Hinckley, instead of being taken under civilian custody or even federal custody -- he is in a military district in DC but he is also in several federal districts -- he's whisked off to Quantico Marine Base and that's where he is held for questioning. I think that that was part of his debriefing and deprogramming. But he's not taken under civilian control, he's taken under military custody.
Then he's moved from there for psychiatric evaluation to Fort Butner, South Carolina, which was the first prison that was developed where the cells (and the blueprints) were called labs. It was the first mind-control experimentation prison in the country. He spends his time down there. Again with a group of psychiatrists that are interlinked with other assassinations and then he is eventually brought to court and declared not guilty by reason of insanity for the assassination attempt.
It's a convoluted story but the patterns are always the same. You have a patsy that takes the blame. You have a second gunman that never comes to light.
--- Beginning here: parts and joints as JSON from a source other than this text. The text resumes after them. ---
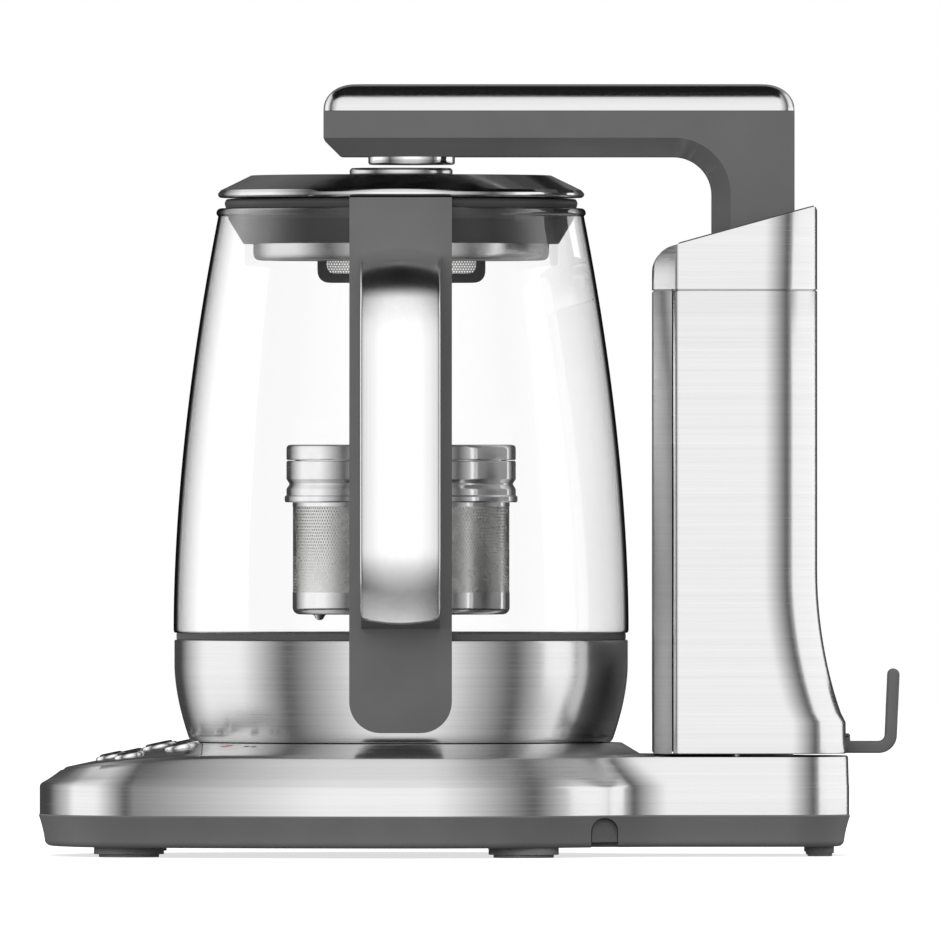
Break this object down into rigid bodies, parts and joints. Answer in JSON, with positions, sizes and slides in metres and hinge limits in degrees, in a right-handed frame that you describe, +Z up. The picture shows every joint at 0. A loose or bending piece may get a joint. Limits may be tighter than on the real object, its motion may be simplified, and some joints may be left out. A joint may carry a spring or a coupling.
{
  "type": "automatic tea maker",
  "caption": "Automatic tea maker: glass kettle with lid, tea basket on a rod, heated power station with buttons, and a motor tower whose arm raises the basket.",
  "frame": {"origin": "on the supporting surface, under the centre of the object's box", "axes": "+X from the control panel to the tower, +Y from the grip to the pouring lip, +Z up"},
  "size_m": [0.2958, 0.2196, 0.2648],
  "materials": {
    "brushed_steel_base": "brushed along the length",
    "brushed_steel_tower": "brushed level",
    "brushed_steel_kettle": "brushed round",
    "satin_steel": "satin",
    "polished_steel": "polished",
    "chrome_trim": "bright chrome",
    "grey_plastic": "fine moulded satin",
    "dark_plastic": "fine moulded satin",
    "black_gloss": "gloss",
    "inner_plastic": "plain moulded",
    "rubber_dark": "matt",
    "silicone_grey": "matt",
    "clear_glass": "clear",
    "red_lens": "translucent gloss",
    "circuit_board": "solder mask",
    "brass_contact": "plain",
    "zinc_screw": "zinc plated",
    "motor_steel": "plated can",
    "magnet_nickel": "nickel plated",
    "element_sheath": "oxidised sheath"
  },
  "bodies": {
    "base": {"base_tray": "grey_plastic", "base_skirt": "brushed_steel_base", "rubber_feet": "rubber_dark", "base_screws": "zinc_screw", "control_panel": "black_gloss", "button_bezels": "chrome_trim", "indicator_lights": "red_lens", "control_board": "circuit_board", "tact_switches": "inner_plastic", "power_board": "circuit_board", "base_connector": "inner_plastic", "connector_contacts": "brass_contact", "cord_grommet": "rubber_dark", "tower_front_panel": "brushed_steel_tower", "tower_shell": "brushed_steel_tower", "tower_cap": "brushed_steel_tower", "tower_top": "dark_plastic", "lift_chassis": "inner_plastic", "guide_rods": "polished_steel", "screw_bearings": "brass_contact", "lift_motor": "motor_steel", "limit_switches": "inner_plastic", "cord_hook": "grey_plastic"},
    "screw": {"lead_screw": "satin_steel", "shaft_coupler": "inner_plastic"},
    "carriage": {"lift_carriage": "dark_plastic", "lift_nut": "brass_contact"},
    "arm": {"arm_body": "grey_plastic", "arm_cover": "satin_steel", "coupler_cup": "chrome_trim", "coupler_magnet": "magnet_nickel", "arm_screws": "zinc_screw"},
    "kettle": {"glass_jug": "clear_glass", "rim_ring": "dark_plastic", "handle_strap": "grey_plastic", "grip_face": "satin_steel", "handle_screws": "zinc_screw", "spout_filter_frame": "dark_plastic", "spout_filter_mesh": "satin_steel", "glass_gasket": "silicone_grey", "kettle_shell": "brushed_steel_kettle", "heater_plate": "satin_steel", "heating_element": "element_sheath", "kettle_underside": "inner_plastic", "kettle_connector": "inner_plastic"},
    "lid": {"lid_cover": "polished_steel", "lid_plug": "dark_plastic", "lid_cup": "polished_steel", "lid_seal": "silicone_grey"},
    "lifter": {"rod_head": "satin_steel", "lift_rod": "polished_steel", "basket_cap": "polished_steel"},
    "basket": {"basket_collar": "polished_steel", "basket_body": "satin_steel"},
    "outer_button_left": {"outer_button_left": "black_gloss"},
    "outer_button_middle": {"outer_button_middle": "black_gloss"},
    "outer_button_right": {"outer_button_right": "black_gloss"},
    "inner_button_left": {"inner_button_left": "black_gloss"},
    "inner_button_middle": {"inner_button_middle": "black_gloss"},
    "inner_button_right": {"inner_button_right": "black_gloss"}
  },
  "joints": [
    {"name": "carriage_lift", "type": "slide", "parent": "base", "child": "carriage", "axis": [0, 0, 1], "range_m": [0, 0.06]},
    {"name": "screw_spin", "type": "hinge", "parent": "base", "child": "screw", "pos_m": [0.0975, 0.01835, 0.05], "axis": [0, 0, 1], "range_deg": [0, 2700.1]},
    {"name": "kettle_lift_off", "type": "slide", "parent": "base", "child": "kettle", "axis": [0, 0, 1], "range_m": [0, 0.03]},
    {"name": "arm_float", "type": "slide", "parent": "carriage", "child": "arm", "axis": [0, 0, 1], "range_m": [0, 0.0301]},
    {"name": "lid_turn", "type": "hinge", "parent": "kettle", "child": "lid", "pos_m": [-0.02335, 0.01835, 0.226], "axis": [0, 0, 1], "range_deg": [0, 60]},
    {"name": "basket_lift", "type": "slide", "parent": "kettle", "child": "lifter", "axis": [0, 0, 1], "range_m": [0, 0.0601]},
    {"name": "basket_twist", "type": "hinge", "parent": "lifter", "child": "basket", "pos_m": [-0.02335, 0.01835, 0.1], "axis": [0, 0, 1], "range_deg": [0, 40]},
    {"name": "outer_button_left_press", "type": "slide", "parent": "base", "child": "outer_button_left", "axis": [0.2097, 0, -0.9778], "range_m": [0, 0.0008], "stiffness_N_per_m": 400},
    {"name": "outer_button_middle_press", "type": "slide", "parent": "base", "child": "outer_button_middle", "axis": [0.2097, 0, -0.9778], "range_m": [0, 0.0008], "stiffness_N_per_m": 400},
    {"name": "outer_button_right_press", "type": "slide", "parent": "base", "child": "outer_button_right", "axis": [0.2097, 0, -0.9778], "range_m": [0, 0.0008], "stiffness_N_per_m": 400},
    {"name": "inner_button_left_press", "type": "slide", "parent": "base", "child": "inner_button_left", "axis": [0.2097, 0, -0.9778], "range_m": [0, 0.0008], "stiffness_N_per_m": 400},
    {"name": "inner_button_middle_press", "type": "slide", "parent": "base", "child": "inner_button_middle", "axis": [0.2097, 0, -0.9778], "range_m": [0, 0.0008], "stiffness_N_per_m": 400},
    {"name": "inner_button_right_press", "type": "slide", "parent": "base", "child": "inner_button_right", "axis": [0.2097, 0, -0.9778], "range_m": [0, 0.0008], "stiffness_N_per_m": 400}
  ],
  "couplings": [
    {"joint": "screw_spin", "follows": "carriage_lift", "rad_per_m": 785.4},
    {"joint": "basket_lift", "follows": "carriage_lift", "ratio": 1},
    {"joint": "arm_float", "follows": "kettle_lift_off", "ratio": 1}
  ]
}
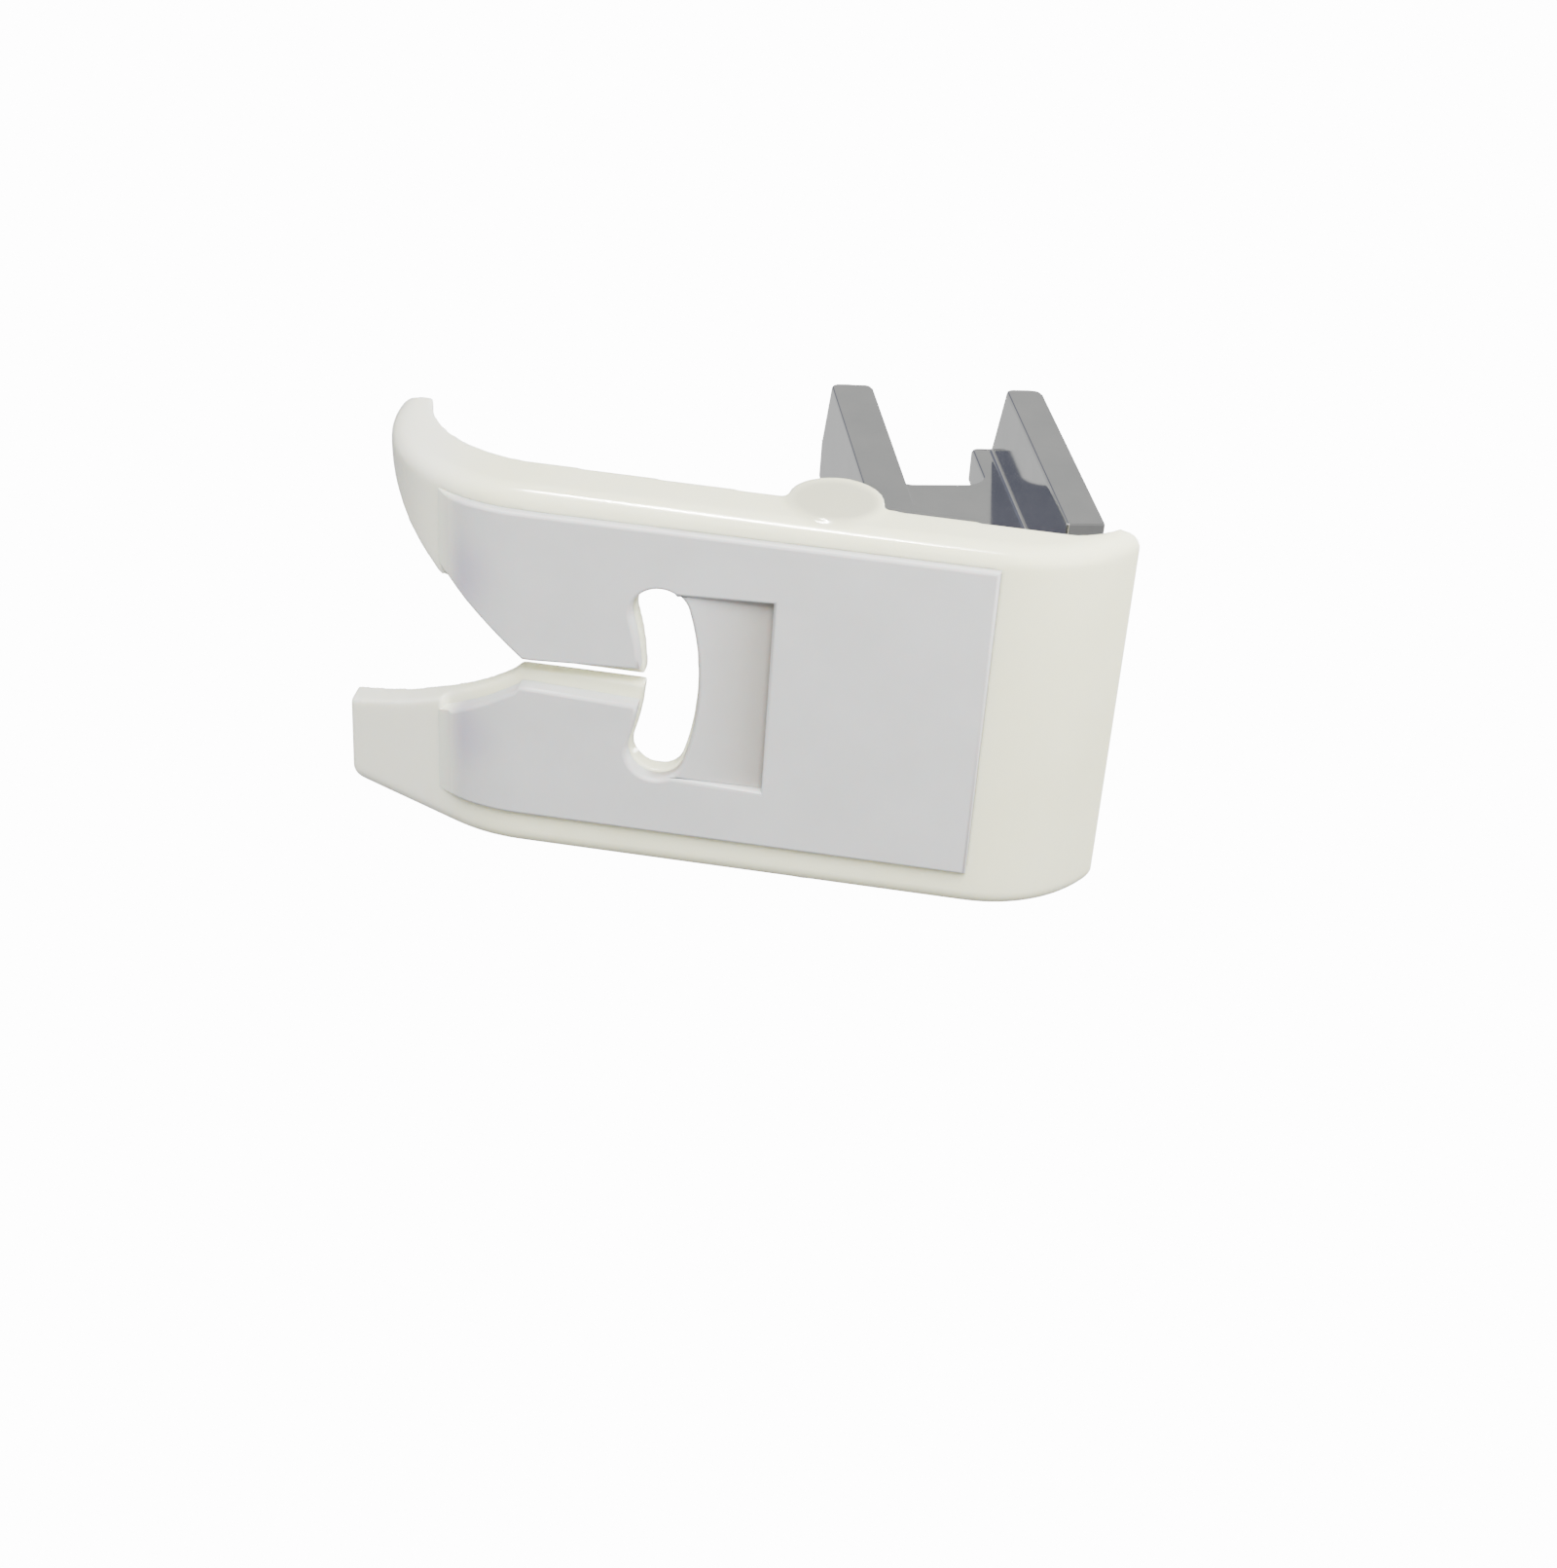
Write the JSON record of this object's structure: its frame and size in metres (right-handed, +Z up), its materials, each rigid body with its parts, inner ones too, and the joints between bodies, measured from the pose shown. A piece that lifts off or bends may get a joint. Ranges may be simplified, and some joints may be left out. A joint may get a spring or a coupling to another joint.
{
  "type": "hinged presser foot",
  "caption": "Hinged sewing machine presser foot: smooth low-friction sole with upturned toes, needle slot and a tall clamp-on metal shank.",
  "frame": {"origin": "centre of the bounding box's base, on the slide pad's face", "axes": "+Z up the shank, -Y towards the toes, +X to the operator's right"},
  "size_m": [0.0182, 0.0344, 0.0367],
  "materials": {
    "sole": "smooth, slightly translucent off-white",
    "pad": "satin low-friction plastic",
    "shank": "plated casting",
    "pin": "ground rod"
  },
  "bodies": {
    "sole": {"sole_body": "sole", "slide_pad": "pad", "hinge_pin": "pin"},
    "shank": {"shank": "shank"}
  },
  "joints": [
    {"name": "shank_hinge", "type": "hinge", "parent": "sole", "child": "shank", "pos_m": [0, 0.00437, 0.003], "axis": [1, 0, 0], "range_deg": [-30, 3]}
  ]
}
And indeed, Reagan told the Associated Press he thought he was shot by a Secret Service agent in an interview published in The New York Times April 23, 1981):
"I knew I'd been hurt, but I thought that I'd been hurt by the Secret Service man landing on me in the car, and it was, I must say, it was the most paralyzing pain. I've described it as if someone had hit you with a hammer.
But that sensation, it seemed to me, came after I was in the car, and so I thought that maybe his gun or something... suddenly I found that I was coughing up blood."
Then, after Reagan got himself to George Washington Hospital despite attempts to bring him to the Bethesda Naval Base, Michael Gilson De Lemos, author and member of the National Committee of the US Libertarian Party, picks up the story, writing on January 20, 2002:
When Reagan was shot, he apparently assumed that his Vice President did it. How do I know this? From the fascinating information that my mother, who volunteered at the hospital where he was taken and was a friend of his from the old Hollywood days, shared with me. It seems that shortly after he woke up, he asked for a DC patrol officer, had this person find a US ship that had just reached the area, and soon sailors with sidearms guarded his bedside while he placed the whole hospital under his direct command and swore all to secrecy. They buffered him from the Secret Service and anyone else. He trusted no one—and perhaps, by protecting himself with unentangled sailors and officers fresh from sea, saved his own life, and the country from one more black mark of shame.
One fellow Catcher in the Rye devotee and .38 caliber enthusiast -- and 'guest' of WorldVision -- was alleged (apparent?) Lennon assassin Mark David Chapman.